Un début de quinzaine très difficile
Un succès qu'il aurait pourtant été difficile voire impossible à prévoir ces derniers jours. Depuis son arrivée sur le sol chinois de Zhangjiakou, environ 200 kilomètres au nord de Pékin, Justine Braisaz-Bouchet court après sa forme.
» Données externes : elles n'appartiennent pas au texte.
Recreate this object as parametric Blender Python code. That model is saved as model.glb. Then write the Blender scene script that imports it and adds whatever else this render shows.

Celle qui effectuait les meilleurs temps de ski du circuit depuis le début de saison sombre sur l'individuel (40e) et le sprint (48e). "On a commencé à se questionner", avoue l'entraîneur de l'équipe de France féminines Frédéric Jean. Le doute et l'incompréhension puisque fin janvier, seulement deux semaines avant les JO, la Française s'imposait en Coupe du monde sur l'individuel d'Antholz-Anterselva (Italie). Un site placé, lui-aussi, en altitude, comme à Zhangjiakou. "Est-ce qu'il lui fallait du temps pour digérer ce retour en altitude ?", s'interroge le technicien, très joyeux après le "coup de pelle derrière la nuque", reçu lors du relais (6e).
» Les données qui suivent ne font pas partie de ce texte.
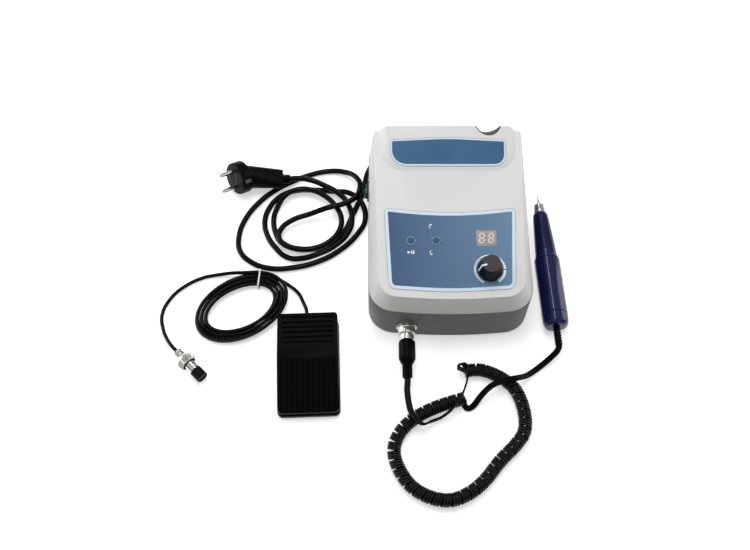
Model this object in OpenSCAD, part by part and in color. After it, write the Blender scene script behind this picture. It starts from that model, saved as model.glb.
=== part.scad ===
// Laboratory micromotor set: control unit, motor handpiece and foot pedal with their cords,
// laid out on a bench at z = 0. +Y points to the rear of the control unit.

/* [Control unit] */
// Width of the case
case_w = 170; // [160:1:180]
// Depth of the case
case_d = 202; // [190:1:215]
// Height of the joint between base and cover above the bench
parting_h = 52.4; // [46:0.2:58]
// Radius of the front corners in plan
front_r = 28; // [20:1:34]
// Radius of the rear corners in plan
rear_r = 8; // [4:1:12]
// How far the front face bows out in its middle
front_bow = 5.5; // [3:0.5:8]
// Wall of the base
base_wall = 2.6; // [2:0.1:3.5]
// Wall of the cover
cover_wall = 2.6; // [2:0.1:3.5]
// Step of the cover behind the edge of the base
seam_step = 0.5; // [0.2:0.1:1]
// Radius of a rubber foot
foot_r = 7; // [5:0.5:9]
// Height of a rubber foot
foot_h = 1.6; // [1:0.2:4]

/* [Top plate] */
// Height of the plate at its front edge
plate_front_h = 69; // [66:0.5:72]
// Slope of the plate up to the rear
plate_tilt = 6.5; // [4:0.5:8]
// Distance of the plate's front edge behind the front face
plate_inset = 9.5; // [7:0.5:12]
// Width of the plate at the front
plate_front_w = 147; // [140:1:152]
// Width of the plate at the rear
plate_rear_w = 160; // [154:1:162]
// Width of the raised hump at the rear
hump_w = 133; // [120:1:138]
// Run of the hump from its front crease to the rear
hump_run = 49; // [44:1:54]
// Rise of the hump above the plate at the rear edge
hump_rise = 9.1; // [8:0.1:13]
// Spread of the hump's sides at their foot
hump_flare = 7; // [4:0.5:10]
// Radius of the handpiece rest
rest_r = 14.5; // [13.8:0.1:16]
// Place of the handpiece rest right of the middle
rest_x = 44; // [30:0.2:46]
// Depth of the rest's floor below the hump's rear edge
rest_depth = 11.2; // [9:0.2:13]
// Thickness of the rubber pad in the rest
rest_pad_t = 1.2; // [0.8:0.1:2]

/* [Labels] */
// Width of the control label at its top edge
label_top_w = 136; // [128:1:138]
// Width of the control label at its bottom edge
label_foot_w = 128; // [120:1:132]
// Length of the control label along the plate
label_len = 92; // [88:1:96]
// Distance of the label from the plate's front edge
label_from_front = 8; // [7:0.5:10]
// Thickness of the labels
label_t = 0.4; // [0.2:0.1:0.8]
// Width of the badge on the hump
badge_w = 127; // [110:1:128]
// Length of the badge along the hump
badge_len = 34; // [28:1:36]

/* [Controls] */
// Radius of a push button
button_r = 5; // [4:0.25:6]
// Travel of a push button
button_travel = 0.4; // [0.3:0.1:0.8]
// Distance between the two buttons
button_pitch = 26; // [22:1:30]
// Width of the display window
window_w = 21; // [18:0.5:26]
// Height of the display window
window_h = 17.5; // [15:0.5:20]
// Radius of the speed knob at its skirt
knob_r = 13; // [11:0.5:14]
// Radius of the speed knob at its top
knob_top_r = 9.4; // [8:0.2:11]
// Height of the speed knob
knob_h = 16; // [13:0.5:18]
// Radius of the potentiometer's shaft
shaft_r = 3; // [2:0.5:3.5]
// Height of the power switch
switch_h = 21; // [19:0.5:24]
// Width of the power switch
switch_w = 15; // [13:0.5:17]

/* [Sockets] */
// Radius of the threaded barrel of a socket
barrel_r = 7.9; // [7:0.1:9]
// Length of the barrel in front of its flange
barrel_len = 8; // [7:0.5:10]
// Radius of the socket's flange
flange_r = 10.75; // [10:0.25:12]
// Height of the motor socket above the bench
socket_z = 22.5; // [18:0.5:28]
// Distance of the motor socket left of the middle
socket_left = 45; // [38:1:50]
// Radius of the coupling rings
ring_r = 9; // [8.8:0.1:10]

/* [Handpiece] */
// Radius of the motor housing
housing_r = 13.8; // [13:0.1:15]
// Length of the motor housing
housing_len = 67.7; // [62:0.1:80]
// Length of the rear cap
cap_len = 15.2; // [12:0.5:18]
// Length of the front grip
grip_len = 56; // [50:1:64]
// Radius of the grip at its rear end
grip_rear_r = 11.85; // [11:0.1:13]
// Radius of the grip at its front end
grip_front_r = 8.2; // [7.6:0.1:9]
// Length of the steel nose
nose_len = 12; // [9:0.5:15]
// Radius of the steel nose
nose_r = 6.65; // [6.4:0.05:7.4]
// Radius of the motor spindle
spindle_r = 3; // [2.5:0.1:3.5]
// Radius of a tool shank
shank_r = 1.175; // [1:0.025:1.6]
// Length of the tool in front of the nose
tool_len = 13.6; // [8:0.5:20]
// Turn of the handpiece on the bench
handpiece_turn = 2.15; // [0:0.05:5]

/* [Foot pedal] */
// Width of the pedal
pedal_w = 64.4; // [60:0.2:70]
// Length of the pedal
pedal_len = 107; // [98:0.5:112]
// Height of the pedal
pedal_h = 27; // [25:0.5:30]
// Height of the base's lip round the treadle
tray_h = 4; // [3:0.5:5]
// Wall of the pedal's base
tray_wall = 2.2; // [1.8:0.1:3]
// Travel of the treadle in degrees
treadle_travel = 4; // [2:0.5:5]
// Height of the treadle at its front edge
treadle_front_h = 14; // [12.5:0.5:16]
// Radius of the treadle's hinge pin
hinge_pin_r = 2; // [1.5:0.1:2.5]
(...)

Une impasse salvatrice sur la poursuite
En concertation avec le staff, elle décide de ne pas s'aligner sur la poursuite pour se ressourcer physiquement. Un choix payant. Après un léger mieux sur le relais, "elle était vraiment dans le coup" vendredi, selon Fred Jean. "Dès le début j'étais facile sur la piste, un sentiment que je n'ai pas eu de tous les Jeux, a-t-elle admis après son sacre. C'était quelque chose de réconfortant parce que je cherchais la forme, je ne savais pas pourquoi elle avait disparu."
Tour à tour solitaire ou participante active de la vie du groupe France féminin, Justine Braisaz-Bouchet a souvent tendance à se poser beaucoup de questions. Son début de quinzaine aurait alors pu lui être fatal pour les épreuves suivantes. "J'ai fait le deuil des premières courses et je me suis aussi dit que même si je rate des courses, ça n'enlève rien à ma valeur sportive", confiait la biathlète de 25 ans.
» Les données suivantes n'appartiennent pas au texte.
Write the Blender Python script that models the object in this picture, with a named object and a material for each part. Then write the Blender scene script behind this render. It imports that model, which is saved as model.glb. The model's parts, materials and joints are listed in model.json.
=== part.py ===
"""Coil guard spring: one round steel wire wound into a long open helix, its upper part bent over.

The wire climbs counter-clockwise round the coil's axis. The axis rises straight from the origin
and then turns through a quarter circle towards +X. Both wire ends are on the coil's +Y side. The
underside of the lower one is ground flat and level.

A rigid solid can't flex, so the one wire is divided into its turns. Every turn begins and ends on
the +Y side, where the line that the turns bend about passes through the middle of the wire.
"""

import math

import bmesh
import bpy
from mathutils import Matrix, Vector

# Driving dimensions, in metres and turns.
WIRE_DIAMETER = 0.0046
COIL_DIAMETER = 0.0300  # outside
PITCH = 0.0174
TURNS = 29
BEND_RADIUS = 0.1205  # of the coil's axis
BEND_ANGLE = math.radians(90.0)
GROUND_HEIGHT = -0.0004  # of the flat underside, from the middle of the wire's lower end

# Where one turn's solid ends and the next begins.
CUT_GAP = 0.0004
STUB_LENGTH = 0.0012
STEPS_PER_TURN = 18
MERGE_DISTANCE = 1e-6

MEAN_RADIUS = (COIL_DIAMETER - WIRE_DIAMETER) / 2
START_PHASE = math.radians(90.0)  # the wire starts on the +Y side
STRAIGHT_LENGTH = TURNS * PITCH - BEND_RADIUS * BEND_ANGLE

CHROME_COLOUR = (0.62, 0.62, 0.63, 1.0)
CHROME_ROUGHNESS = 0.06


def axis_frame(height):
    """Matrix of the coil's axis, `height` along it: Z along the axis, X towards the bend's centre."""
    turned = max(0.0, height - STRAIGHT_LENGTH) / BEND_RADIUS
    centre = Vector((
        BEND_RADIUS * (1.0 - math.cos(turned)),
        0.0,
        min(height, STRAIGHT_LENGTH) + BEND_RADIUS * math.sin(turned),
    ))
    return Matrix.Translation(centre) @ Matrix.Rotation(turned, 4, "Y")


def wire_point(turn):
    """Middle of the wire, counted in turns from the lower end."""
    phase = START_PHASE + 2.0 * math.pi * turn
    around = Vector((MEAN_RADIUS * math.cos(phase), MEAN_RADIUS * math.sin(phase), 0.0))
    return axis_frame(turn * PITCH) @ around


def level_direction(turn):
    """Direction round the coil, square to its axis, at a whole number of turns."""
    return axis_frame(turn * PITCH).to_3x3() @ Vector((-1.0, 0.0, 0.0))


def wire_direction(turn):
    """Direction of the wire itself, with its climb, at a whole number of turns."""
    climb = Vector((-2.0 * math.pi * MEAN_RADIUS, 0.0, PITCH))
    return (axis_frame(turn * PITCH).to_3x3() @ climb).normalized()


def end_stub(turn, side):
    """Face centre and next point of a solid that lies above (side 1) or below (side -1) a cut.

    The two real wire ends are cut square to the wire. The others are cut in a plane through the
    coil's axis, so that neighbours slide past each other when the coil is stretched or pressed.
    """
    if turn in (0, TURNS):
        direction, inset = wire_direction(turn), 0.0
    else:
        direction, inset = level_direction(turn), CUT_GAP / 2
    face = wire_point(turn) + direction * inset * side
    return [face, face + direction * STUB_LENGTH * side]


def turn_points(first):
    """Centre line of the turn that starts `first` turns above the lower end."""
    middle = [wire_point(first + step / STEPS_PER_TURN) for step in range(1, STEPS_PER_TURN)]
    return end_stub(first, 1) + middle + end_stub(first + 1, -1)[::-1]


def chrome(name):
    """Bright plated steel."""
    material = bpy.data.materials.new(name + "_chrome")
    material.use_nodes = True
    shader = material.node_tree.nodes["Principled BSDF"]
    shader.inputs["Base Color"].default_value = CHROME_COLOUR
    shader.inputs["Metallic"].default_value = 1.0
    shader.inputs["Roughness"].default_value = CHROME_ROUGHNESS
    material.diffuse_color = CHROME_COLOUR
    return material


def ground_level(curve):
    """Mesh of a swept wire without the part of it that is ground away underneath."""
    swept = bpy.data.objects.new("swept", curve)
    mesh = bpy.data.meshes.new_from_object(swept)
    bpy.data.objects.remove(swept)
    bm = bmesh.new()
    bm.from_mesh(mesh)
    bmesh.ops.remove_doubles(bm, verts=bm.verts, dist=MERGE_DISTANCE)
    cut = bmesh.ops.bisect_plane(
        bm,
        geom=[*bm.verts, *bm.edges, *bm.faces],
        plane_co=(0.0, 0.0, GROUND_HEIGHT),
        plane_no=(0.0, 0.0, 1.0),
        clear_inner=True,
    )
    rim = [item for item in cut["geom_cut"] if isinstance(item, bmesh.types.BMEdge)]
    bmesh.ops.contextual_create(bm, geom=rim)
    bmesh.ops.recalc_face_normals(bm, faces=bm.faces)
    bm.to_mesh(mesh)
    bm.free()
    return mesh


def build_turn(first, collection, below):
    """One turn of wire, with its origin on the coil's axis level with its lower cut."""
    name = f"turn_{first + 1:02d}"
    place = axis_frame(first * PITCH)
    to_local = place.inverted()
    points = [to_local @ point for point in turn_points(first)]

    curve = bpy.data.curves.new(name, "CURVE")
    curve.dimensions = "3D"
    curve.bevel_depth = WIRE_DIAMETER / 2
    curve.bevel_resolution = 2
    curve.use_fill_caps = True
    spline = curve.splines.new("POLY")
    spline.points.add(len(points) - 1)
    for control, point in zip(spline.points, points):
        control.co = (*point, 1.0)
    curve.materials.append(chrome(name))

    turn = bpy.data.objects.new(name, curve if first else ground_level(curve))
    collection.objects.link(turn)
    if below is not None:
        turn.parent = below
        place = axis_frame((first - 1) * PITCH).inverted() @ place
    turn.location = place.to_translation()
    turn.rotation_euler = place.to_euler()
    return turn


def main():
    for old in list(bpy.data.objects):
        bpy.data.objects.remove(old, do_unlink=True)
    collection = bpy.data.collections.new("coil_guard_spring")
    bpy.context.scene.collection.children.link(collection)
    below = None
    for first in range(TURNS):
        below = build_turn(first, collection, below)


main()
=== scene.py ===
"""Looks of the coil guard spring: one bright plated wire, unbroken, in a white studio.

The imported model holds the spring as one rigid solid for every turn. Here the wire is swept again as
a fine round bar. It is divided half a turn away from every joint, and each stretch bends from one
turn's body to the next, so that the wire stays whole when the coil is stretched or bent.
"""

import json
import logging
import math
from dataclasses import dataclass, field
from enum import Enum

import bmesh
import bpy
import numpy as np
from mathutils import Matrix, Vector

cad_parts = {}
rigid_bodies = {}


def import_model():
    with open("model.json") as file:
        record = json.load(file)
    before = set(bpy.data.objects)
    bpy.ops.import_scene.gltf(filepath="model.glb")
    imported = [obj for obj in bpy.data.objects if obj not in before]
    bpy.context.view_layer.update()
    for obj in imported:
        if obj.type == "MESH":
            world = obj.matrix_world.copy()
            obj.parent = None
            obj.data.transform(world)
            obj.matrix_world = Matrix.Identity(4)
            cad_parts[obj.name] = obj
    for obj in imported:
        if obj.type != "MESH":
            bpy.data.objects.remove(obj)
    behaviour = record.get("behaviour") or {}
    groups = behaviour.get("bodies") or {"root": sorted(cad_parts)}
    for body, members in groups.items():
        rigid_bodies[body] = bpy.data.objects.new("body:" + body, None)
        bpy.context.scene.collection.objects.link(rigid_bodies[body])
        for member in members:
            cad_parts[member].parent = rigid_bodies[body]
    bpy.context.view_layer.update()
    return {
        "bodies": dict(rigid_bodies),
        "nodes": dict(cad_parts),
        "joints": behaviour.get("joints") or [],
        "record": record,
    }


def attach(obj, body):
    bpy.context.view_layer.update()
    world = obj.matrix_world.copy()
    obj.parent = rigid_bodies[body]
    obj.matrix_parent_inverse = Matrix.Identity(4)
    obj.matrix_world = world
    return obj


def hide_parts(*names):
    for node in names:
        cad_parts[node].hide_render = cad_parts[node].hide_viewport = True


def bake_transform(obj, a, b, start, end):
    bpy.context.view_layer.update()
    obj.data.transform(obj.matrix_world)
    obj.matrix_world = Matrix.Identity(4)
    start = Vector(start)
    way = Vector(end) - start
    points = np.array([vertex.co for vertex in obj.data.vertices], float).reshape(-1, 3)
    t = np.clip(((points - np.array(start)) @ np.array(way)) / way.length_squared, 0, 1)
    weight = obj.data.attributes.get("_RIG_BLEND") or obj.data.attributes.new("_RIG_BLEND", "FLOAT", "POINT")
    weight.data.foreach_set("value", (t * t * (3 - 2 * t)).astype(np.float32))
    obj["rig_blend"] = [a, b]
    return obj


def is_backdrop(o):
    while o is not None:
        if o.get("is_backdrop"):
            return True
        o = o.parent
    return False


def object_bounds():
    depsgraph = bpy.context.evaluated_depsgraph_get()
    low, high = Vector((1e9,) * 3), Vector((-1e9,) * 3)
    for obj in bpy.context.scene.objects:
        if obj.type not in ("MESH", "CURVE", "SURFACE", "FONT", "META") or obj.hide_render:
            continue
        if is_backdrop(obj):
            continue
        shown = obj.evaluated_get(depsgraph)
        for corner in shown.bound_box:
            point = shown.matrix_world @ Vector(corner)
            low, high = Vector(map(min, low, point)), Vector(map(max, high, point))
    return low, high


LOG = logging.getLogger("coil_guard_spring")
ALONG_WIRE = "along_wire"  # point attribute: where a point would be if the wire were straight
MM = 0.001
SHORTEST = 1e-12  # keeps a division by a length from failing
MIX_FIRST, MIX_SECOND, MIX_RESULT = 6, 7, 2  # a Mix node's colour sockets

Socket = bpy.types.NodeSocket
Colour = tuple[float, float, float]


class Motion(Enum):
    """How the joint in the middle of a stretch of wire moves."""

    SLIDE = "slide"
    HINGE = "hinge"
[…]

Vendredi, en osant, sur les conseils de Jean-Paul Giachino, Justine Braisaz-Bouchet a justement vu sa valeur sportive grimper davantage. Elle a enfin aligné le talent avec la tête pour s'offrir un premier tir olympique qu'elle a désormais "envie de partager avec toute l'équipe". Pour enfin réaliser.